Leur investissement tout au long du film est bien réel : absence de doublures, préparation physique et artistique considérable. Les scènes de pianos sont toutes bien réelles. Ryan Gosling s’étant improvisé pianiste pour pouvoir donner d’avantage de réalisme à son personnage de Jazzman passionné mais en cruel manque de réussite.

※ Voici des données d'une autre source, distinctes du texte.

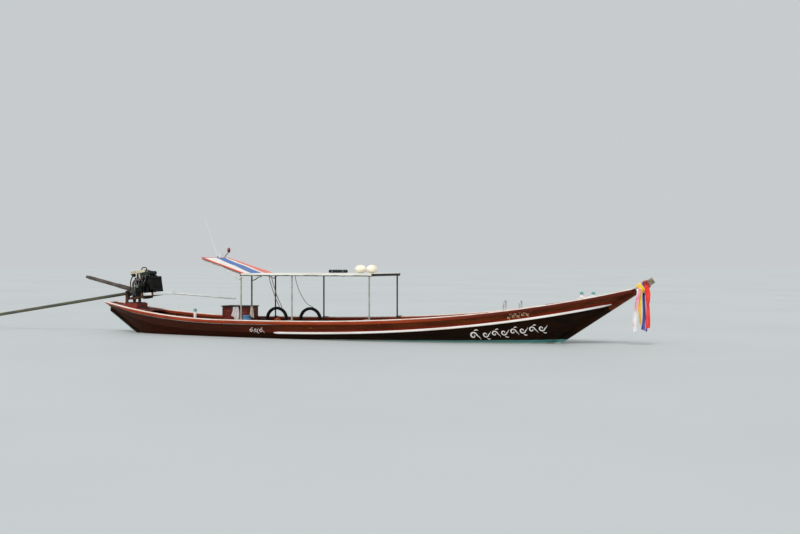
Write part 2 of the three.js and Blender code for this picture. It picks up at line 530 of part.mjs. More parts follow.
function makeGear() {
  const seat = RISER.top + THWART.thick + 2 * GAP;
  const L = LOCKER;
  const rim = L.z1 - L.lid - GAP;
  const carcass = solid(box(L.x0, L.x1, L.y0, L.y1, seat, rim));
  const inside = solid(box(L.x0 + L.wall, L.x1 - L.wall, L.y0 + L.wall, L.y1 - L.wall, seat + L.wall,
    rim + 100));
  const panels = [0, 1].map((i) => {
    const width = (L.x1 - L.x0) / 2;
    return solid(box(L.x0 + i * width + 45, L.x0 + (i + 1) * width - 45, L.y0 - 10, L.y0 + 14, seat + 50,
      L.z1 - 70));
  });
  add('locker', shape([inside, ...panels].reduce((body, cut) => body.subtract(cut), carcass)),
    FINISH.redPlank);
  const lid = box(L.x0 - L.overhang, L.x1 + L.overhang, L.y0 - L.overhang, L.y1 + L.hinge, L.z1 - L.lid,
    L.z1);
  add('locker_lid', lid, FINISH.redPlank);

  for (const [name, x] of [['tyre_aft', TYRE.aftX], ['tyre_fore', TYRE.foreX]]) {
    const [w, t] = [TYRE.width / 2, TYRE.tread];
    const flat = TYRE.radius * Math.cos(Math.PI / TYRE.sides);
    const ring = [
      [-w * 0.55, 0], [w * 0.55, 0], [w * 0.95, 18], [w, t * 0.6], [w * 0.7, t], [w * 0.45, t],
      [w * 0.4, 12], [-w * 0.4, 12], [-w * 0.45, t], [-w * 0.7, t], [-w, t * 0.6], [-w * 0.95, 18],
        [-w * 0.55, 0],
    ].map(([y, depth]) => new THREE.Vector2(TYRE.radius - depth, y));
    const tyre = closed(new THREE.LatheGeometry(ring, TYRE.sides));
    add(name, tyre.rotateY(Math.PI / TYRE.sides).translate(x, TYRE.y, seat + flat), FINISH.rubber);
  }

  const hooks = [];
  const [ladderX0, ladderX1] = LADDER.xs;
  const legs = LADDER.xs.map((x) => {
    const y0 = sheerHalf(x) - GUNWALE.lip - LADDER.tube - LADDER.clear;
    const y1 = sheerHalf(x) + GUNWALE.proud + LADDER.tube + LADDER.clear;
    const arch = new THREE.Path();
    const springZ = sheerZ(ladderX0) + LADDER.rise - (y1 - y0) / 2;
    arch.moveTo(y0, sheerZ(x) - 60).lineTo(y0, springZ);
    arch.absarc((y0 + y1) / 2, springZ, (y1 - y0) / 2, Math.PI, 0, true);
    arch.lineTo(y1, sheerZ(x) - LADDER.drop);
    const path = arch.getPoints(4);
    for (let i = 0; i < path.length - 1; i++) {
      hooks.push(rod(V(x, path[i].x, path[i].y), V(x, path[i + 1].x, path[i + 1].y), LADDER.tube, 8));
    }
    const saddleZ = railTop(x) + LADDER.tube + GAP;
    hooks.push(rod(V(x, y0, saddleZ), V(x, y1, saddleZ), LADDER.tube, 8));
    return y1;
  });
  for (let i = 0; i < LADDER.rungs; i++) {
    const z = sheerZ(ladderX0) - 130 - i * LADDER.rungPitch;
    hooks.push(rod(V(ladderX0, legs[0], z), V(ladderX1, legs[1], z), LADDER.tube, 8));
  }
  add('boarding_ladder', shape(join(hooks)), FINISH.steel);

  const { radius, height } = DRUM;
  const wall = [[0, 0], [radius - 8, 0], [radius, 10], [radius, height - 30], [radius - 18, height - 8],
    [34, height - 8], [34, height + 14], [0, height + 14]];
  const drum = new THREE.LatheGeometry(wall.map(([r, h]) => new THREE.Vector2(r, h)),
    20).rotateX(Math.PI / 2);
  add('water_drum', closed(drum).translate(DRUM.x, DRUM.y, seat), FINISH.bluePlastic);
}

// Sashes knotted round the stem head, each a band with a hanging tail
function makeSashes() {
  const along = V(Math.cos(stemRake), 0, Math.sin(stemRake));
  for (const [name, finish, back, band, wide, end, drop, side, sway] of SASHES) {
    const ring = new THREE.BoxGeometry(band, STEM.width + 34, STEM.depth + 34).rotateY(-stemRake);
    const hole = new THREE.BoxGeometry(band + 20, STEM.width + 1, STEM.depth + 1).rotateY(-stemRake);
    const at = V(STEM.headX, 0, STEM.headZ).addScaledVector(along, -back);
    const wrap = solid(ring.translate(at.x, at.y, at.z)).subtract(solid(hole.translate(at.x, at.y, at.z)));
    const y = side * (STEM.width / 2 + 25);
    const [k0, k1] = [y - side * 14, y + side * 8].sort((a, b) => a - b);
    const knot = solid(box(at.x - 15, at.x + 15, k0, k1, at.z - 15, at.z + 15));
    const levels = [0, 0.35, 0.7, 1].map((t) => {
      const half = (wide + (end - wide) * t) / 2;
      const x = at.x + sway * t;
      const z = at.z + 15 - drop * t;
      const sag = 14 * Math.sin(t * Math.PI) * side;
      return [V(x - half, y - 6 + sag, z), V(x + half, y - 6 + sag, z), V(x + half, y + 7 + sag, z),
        V(x - half, y + 7 + sag, z)];
    });
    add(name, shape(wrap.add(knot).add(solid(loftDown(levels)))), FINISH[finish]);
  }
}

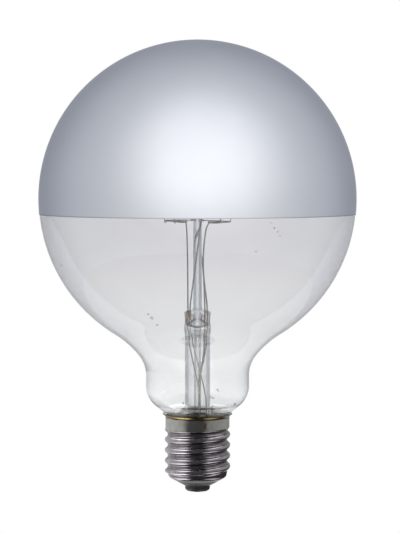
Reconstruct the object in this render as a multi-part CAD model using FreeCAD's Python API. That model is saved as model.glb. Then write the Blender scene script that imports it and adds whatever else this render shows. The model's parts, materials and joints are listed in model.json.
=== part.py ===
import FreeCAD, Part
import math
import os

# Half-mirrored globe bulb on a large screw cap, in millimetres.
# The origin is the middle of the soldered end contact and +Z runs up the axis to the crown.
# Azimuths are in degrees from +X towards +Y, and the front of the bulb faces -Y.

V = FreeCAD.Vector
ORIGIN = V(0, 0, 0)
AXIS = V(0, 0, 1)

# Screw cap
THREAD_MAJOR_RADIUS = 19.75
THREAD_MINOR_RADIUS = 17.95
THREAD_PITCH = 6.35
SCREW_LENGTH = 28.7
FIRST_CREST = 4.85
CAP_WALL = 0.45
SKIRT_RADIUS = 19.3
SKIRT_LENGTH = 5.2
RIM_FLARE_RADIUS = 3.0
RIM_FLARE_ANGLE = 55.0
THREAD_RUN_OUT_TOP = 2.8
THREAD_RUN_OUT_FOOT = 1.7
FOOT_RADIUS = 17.7
FOOT_BEND_RADIUS = 2.6
FOOT_CONE_ANGLE = 61.0
FOOT_EDGE_RADIUS = 13.8

# End contact, its insulator and the solder
SOLDER_DEPTH = 0.5
SOLDER_RADIUS = 3.6
SOLDER_ROUND = 0.35
SOLDER_PLUG_HEIGHT = 3.0
CONTACT_RADIUS = 7.5
CONTACT_DEPTH = 3.4
CONTACT_BEND_RADIUS = 2.0
CONTACT_WALL = 0.5
EYELET_RADIUS = 2.3
EYELET_HEIGHT = 9.6
INSULATOR_TOE_RADIUS = 8.0
INSULATOR_RISE = 1.5
INSULATOR_CLEARANCE = 0.3
INSULATOR_DISH_RADIUS = 4.5
INSULATOR_DISH_DEPTH = 2.6

# Blown glass
GLASS_WALL = 0.9
GLOBE_RADIUS = 95.0
FLOW_RADIUS = 60.0
THROAT_RADIUS = 20.0
FLOW_JOIN_ANGLE = 40.0
NECK_RADIUS = 31.1
NECK_LENGTH = 6.1
SHOULDER_RADIUS = 15.3
SEAT_CONE_ANGLE = 52.0
SEAT_FILLET_RADIUS = 3.0
CEMENT_THICKNESS = 2.65
CEMENT_BELOW_RIM = 2.2
NECK_INSERTION = 16.2

# Mirror coat
MIRROR_THICKNESS = 0.12
MIRROR_EDGE_DROP = 9.1

# Glass mount: flare, tube, press, exhaust tube and rod
STEM_RADIUS = 7.55
STEM_WALL = 1.1
FLARE_ANGLE = 60.0
STEM_HEIGHT = 79.0
PRESS_HEIGHT = 10.6
PRESS_TAPER = 15.0
PRESS_ROUND_SHARE = 0.2
PRESS_HALFWAY_SHARE = 0.6
PRESS_HALF_WIDTH = 7.9
PRESS_HALF_DEPTH = 2.2
PRESS_CAVITY_DEPTH = 1.3
PRESS_BOSS_RADIUS = 3.3
PRESS_SHOULDER_WIDTH = 5.9
PRESS_SHOULDER_HEIGHT = 2.2
PRESS_TOP_DEPTH = 1.9
EXHAUST_RADIUS = 2.2
EXHAUST_WALL = 0.8
EXHAUST_TIP_DROP = 7.0
EXHAUST_PORT_RADIUS = 0.8
ROD_RADIUS = 2.6
BUTTON_RADIUS = 4.2
BUTTON_DEPTH = 5.6
BUTTON_ROUND = 1.9

# Filament ring and its supports
FILAMENT_RING_RADIUS = 19.2
FILAMENT_ABOVE_PRESS = 53.1
FILAMENT_RADIUS = 0.38
FILAMENT_BORE_RADIUS = 0.2
FRONT_GAP_ANGLE = 38.0
BACK_GAP_ANGLE = 11.0
SUPPORT_RADIUS = 0.25
SUPPORT_ABOVE_FILAMENT = 7.0
SUPPORT_REACH_ABOVE = 5.2
SUPPORT_STRAIGHT = 1.0
SUPPORT_SPREAD = 46.0

# Inner leads, seal wires and strands
LEAD_RADIUS = 0.4
LEAD_EMBED = 1.6
LEAD_OUTER_X = 5.8
LEAD_INNER_X = 4.4
LEAD_Y = 0.6
CRIMP_RADIUS = 0.75
CRIMP_SPAN = 6.5
SEAL_WIRE_RADIUS = 0.45
SEAL_WIRE_LENGTH = 8.0
WELD_RADIUS = 0.7
STRAND_RADIUS = 0.35
STRAND_GAP = 0.2
WIRE_GAP = 0.05
STRAND_MEET_X = 5.2
STRAND_MEET_Y = 1.5
STRAND_MEET_RISE = 8.0
STRAND_UNDER_X = 4.8
STRAND_UNDER_Y = 6.0
STRAND_TURN_X = 3.7
STRAND_TURN_Y = -3.6
STRAND_TURN_RISE = 12.5
STRAND_JOIN_SHARE = 0.5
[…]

Une trame musicale jazzy et pop
Bien évidemment, les films musicaux reposent en majeure partie sur leur partition musicale faite de moments plus sobres et de passages vigoureux et riches en notes plus hautes les unes que les autres. Dans La La Land, la musique est signée de John Legend et Justin Hurwitz : qu’elle splendide réussite ! Les passages chantés (par les acteurs eux-mêmes) sont constamment accompagnés d’une musique. Les chansons sont complexes (« Someone in the crowd ») et particulièrement nécessaires à la transmission d’émotions dans l’évolution de la relation entre Mia et Sebastian. On pensera par exemple à « Lovely Night », dont la scène tournée dans les hauteurs de Los Angeles est particulièrement réussie dans la chorégraphie, la bande-son, la photographie et la mise en scène globale.
En conclusion...
En résumé, La La Land est pour moi une réussite intégrale. Concernant sa mise en scène, le travail de Damien Chazelle, à qui ce film tenait particulièrement à coeur car permettant de renouer avec ses souvenirs cinéphiles est remarquable. Les spectateurs les plus avertis seront trouver en La La Land un vrai hommage sincère au glorieux cinéma américain qui fit de Los Angeles « City of Lights » le haut-lieu de la production cinématographique américaine et mondiale, et surtout la ville où tous les rêves se réalisent. Dans La La Land, les émotions sont là, virevoltent et nous entraînent.